Lahey was charged on Sept. 25 after a search of his computer at Ottawa International Airport more than two weeks ago. He was released at the time, but his laptop computer was seized and police said a forensic examination revealed child pornography.

Lahey resigned from his position with the church in Nova Scotia on Saturday.

A warrant has been issued for his arrest. He currently can't be found, Ottawa police Const. Jean-Paul Vincelette said Wednesday.

Stirs up the past

These latest allegations are another setback for the Roman Catholic Church in Newfoundland and Labrador, an institution that's been trying to restore people's faith after years of scandal.  

"It will stir up in people, again, all of the history that has gone on in the past, of the abuse. That's what I fear may happen," said Currie in St. John's on Wednesday.

The charges prompt memories of the now notorious Mount Cashel orphanage of St. John's.

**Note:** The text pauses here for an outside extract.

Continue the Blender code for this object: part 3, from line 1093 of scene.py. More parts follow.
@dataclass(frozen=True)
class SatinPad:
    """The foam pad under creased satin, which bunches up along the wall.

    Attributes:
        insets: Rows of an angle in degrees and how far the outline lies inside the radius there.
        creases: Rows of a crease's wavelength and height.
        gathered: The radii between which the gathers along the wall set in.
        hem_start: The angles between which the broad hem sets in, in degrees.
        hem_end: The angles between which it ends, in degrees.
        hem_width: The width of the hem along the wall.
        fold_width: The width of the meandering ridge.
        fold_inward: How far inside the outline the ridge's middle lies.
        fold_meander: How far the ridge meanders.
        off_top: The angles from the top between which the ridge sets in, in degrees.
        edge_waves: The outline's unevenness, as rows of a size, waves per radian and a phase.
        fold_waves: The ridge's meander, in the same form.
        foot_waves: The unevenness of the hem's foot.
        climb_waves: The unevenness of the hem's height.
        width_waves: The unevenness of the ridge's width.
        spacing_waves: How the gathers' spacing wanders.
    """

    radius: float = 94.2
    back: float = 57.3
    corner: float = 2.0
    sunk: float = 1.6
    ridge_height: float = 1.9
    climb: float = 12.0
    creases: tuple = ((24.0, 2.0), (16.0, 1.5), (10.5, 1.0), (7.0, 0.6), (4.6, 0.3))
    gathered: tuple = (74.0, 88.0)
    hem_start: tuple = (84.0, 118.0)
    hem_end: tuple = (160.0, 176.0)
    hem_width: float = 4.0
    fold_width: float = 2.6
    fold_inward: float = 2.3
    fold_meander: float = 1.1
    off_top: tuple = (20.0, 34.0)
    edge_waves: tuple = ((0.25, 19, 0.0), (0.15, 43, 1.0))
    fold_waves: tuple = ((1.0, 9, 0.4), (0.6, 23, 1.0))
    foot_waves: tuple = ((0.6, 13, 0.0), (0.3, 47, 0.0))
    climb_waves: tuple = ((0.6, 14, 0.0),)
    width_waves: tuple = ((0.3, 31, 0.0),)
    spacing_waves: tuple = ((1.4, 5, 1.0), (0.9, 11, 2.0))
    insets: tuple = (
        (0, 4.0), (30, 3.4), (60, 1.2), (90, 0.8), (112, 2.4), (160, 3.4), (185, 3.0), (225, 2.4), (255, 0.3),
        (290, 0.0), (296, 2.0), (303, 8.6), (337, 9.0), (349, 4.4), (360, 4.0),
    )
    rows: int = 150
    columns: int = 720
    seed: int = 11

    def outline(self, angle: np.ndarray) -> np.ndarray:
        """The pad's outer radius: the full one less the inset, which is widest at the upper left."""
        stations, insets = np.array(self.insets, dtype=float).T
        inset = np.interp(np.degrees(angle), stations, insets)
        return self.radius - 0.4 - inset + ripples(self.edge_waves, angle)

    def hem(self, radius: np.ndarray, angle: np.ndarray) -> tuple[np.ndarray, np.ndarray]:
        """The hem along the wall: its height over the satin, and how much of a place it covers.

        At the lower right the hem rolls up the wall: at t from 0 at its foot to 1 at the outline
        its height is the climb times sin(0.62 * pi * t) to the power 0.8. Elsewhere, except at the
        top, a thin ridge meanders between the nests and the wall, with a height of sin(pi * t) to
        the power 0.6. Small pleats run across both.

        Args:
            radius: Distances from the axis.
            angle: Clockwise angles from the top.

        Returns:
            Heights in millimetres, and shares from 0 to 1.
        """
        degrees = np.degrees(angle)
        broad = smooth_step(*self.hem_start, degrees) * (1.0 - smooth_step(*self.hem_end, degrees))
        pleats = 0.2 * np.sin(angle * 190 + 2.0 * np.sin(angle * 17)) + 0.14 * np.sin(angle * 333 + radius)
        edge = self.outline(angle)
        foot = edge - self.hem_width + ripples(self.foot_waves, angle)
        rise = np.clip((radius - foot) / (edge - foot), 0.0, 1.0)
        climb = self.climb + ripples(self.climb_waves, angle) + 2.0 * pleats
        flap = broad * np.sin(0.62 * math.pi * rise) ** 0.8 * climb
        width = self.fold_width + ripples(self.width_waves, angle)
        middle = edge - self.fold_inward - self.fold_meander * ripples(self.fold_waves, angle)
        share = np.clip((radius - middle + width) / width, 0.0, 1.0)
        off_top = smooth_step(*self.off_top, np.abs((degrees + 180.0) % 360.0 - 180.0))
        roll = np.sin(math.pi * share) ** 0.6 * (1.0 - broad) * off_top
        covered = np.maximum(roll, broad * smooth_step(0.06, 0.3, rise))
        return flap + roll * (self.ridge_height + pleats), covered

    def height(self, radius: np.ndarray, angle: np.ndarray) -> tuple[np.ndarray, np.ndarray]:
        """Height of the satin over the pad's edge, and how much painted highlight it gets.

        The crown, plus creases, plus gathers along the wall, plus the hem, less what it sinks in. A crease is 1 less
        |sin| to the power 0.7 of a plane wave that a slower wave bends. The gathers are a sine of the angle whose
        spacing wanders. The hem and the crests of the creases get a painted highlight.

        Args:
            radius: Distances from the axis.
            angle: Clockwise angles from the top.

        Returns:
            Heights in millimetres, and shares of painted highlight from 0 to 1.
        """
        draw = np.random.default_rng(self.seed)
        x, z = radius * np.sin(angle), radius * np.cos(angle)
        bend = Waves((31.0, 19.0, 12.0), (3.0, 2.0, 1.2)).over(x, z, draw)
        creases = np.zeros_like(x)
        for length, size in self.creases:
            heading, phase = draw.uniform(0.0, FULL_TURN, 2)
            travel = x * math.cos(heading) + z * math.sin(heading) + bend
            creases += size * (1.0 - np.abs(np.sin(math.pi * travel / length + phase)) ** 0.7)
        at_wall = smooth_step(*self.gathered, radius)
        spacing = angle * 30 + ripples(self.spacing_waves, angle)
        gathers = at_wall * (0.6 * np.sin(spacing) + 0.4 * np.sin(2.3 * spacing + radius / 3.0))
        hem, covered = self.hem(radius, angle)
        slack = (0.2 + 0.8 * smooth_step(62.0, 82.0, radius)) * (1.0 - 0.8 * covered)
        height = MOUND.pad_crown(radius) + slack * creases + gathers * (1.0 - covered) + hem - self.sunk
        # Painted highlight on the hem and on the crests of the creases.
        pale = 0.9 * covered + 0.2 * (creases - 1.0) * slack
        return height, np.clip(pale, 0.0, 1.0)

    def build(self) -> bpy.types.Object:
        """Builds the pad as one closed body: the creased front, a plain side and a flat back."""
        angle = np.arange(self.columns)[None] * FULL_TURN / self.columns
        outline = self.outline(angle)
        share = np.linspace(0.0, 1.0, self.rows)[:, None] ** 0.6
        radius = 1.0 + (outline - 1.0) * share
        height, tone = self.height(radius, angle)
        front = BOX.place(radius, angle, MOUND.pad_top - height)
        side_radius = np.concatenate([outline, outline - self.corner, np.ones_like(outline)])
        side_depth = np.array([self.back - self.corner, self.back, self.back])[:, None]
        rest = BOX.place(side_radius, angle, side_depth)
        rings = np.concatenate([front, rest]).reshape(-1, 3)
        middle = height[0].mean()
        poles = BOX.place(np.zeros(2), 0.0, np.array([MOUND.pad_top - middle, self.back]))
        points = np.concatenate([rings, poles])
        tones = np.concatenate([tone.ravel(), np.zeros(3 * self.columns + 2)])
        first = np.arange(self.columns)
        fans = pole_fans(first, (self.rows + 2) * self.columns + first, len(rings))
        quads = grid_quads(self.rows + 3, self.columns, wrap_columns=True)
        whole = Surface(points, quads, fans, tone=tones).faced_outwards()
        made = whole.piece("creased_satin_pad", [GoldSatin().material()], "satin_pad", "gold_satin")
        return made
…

The orphanage opened in 1875 to care for orphaned and needy boys. It closed in 1990 after charges were brought against brothers for sexually abusing or beating boys who lived in the orphanage in the 1960s and 1970s.

In 2003, 81 victims of abuse at the former Mount Cashel orphanage were awarded nearly $16 million in compensation for physical and sexual abuse from the Christian Brothers who administered the facility.

The orphanage building was demolished years ago.

Currie fears the response to news of the charges.

"I think people become disillusioned, if you will. You know, if you can't trust the chief shepherd, who can you trust?" said Currie. "I think it will affect people that way."

In the summer another Newfoundland and Labrador priest, Rev. Des McGrath, committed suicide after he was charged with sexual abusing a boy in western Newfoundland decades ago.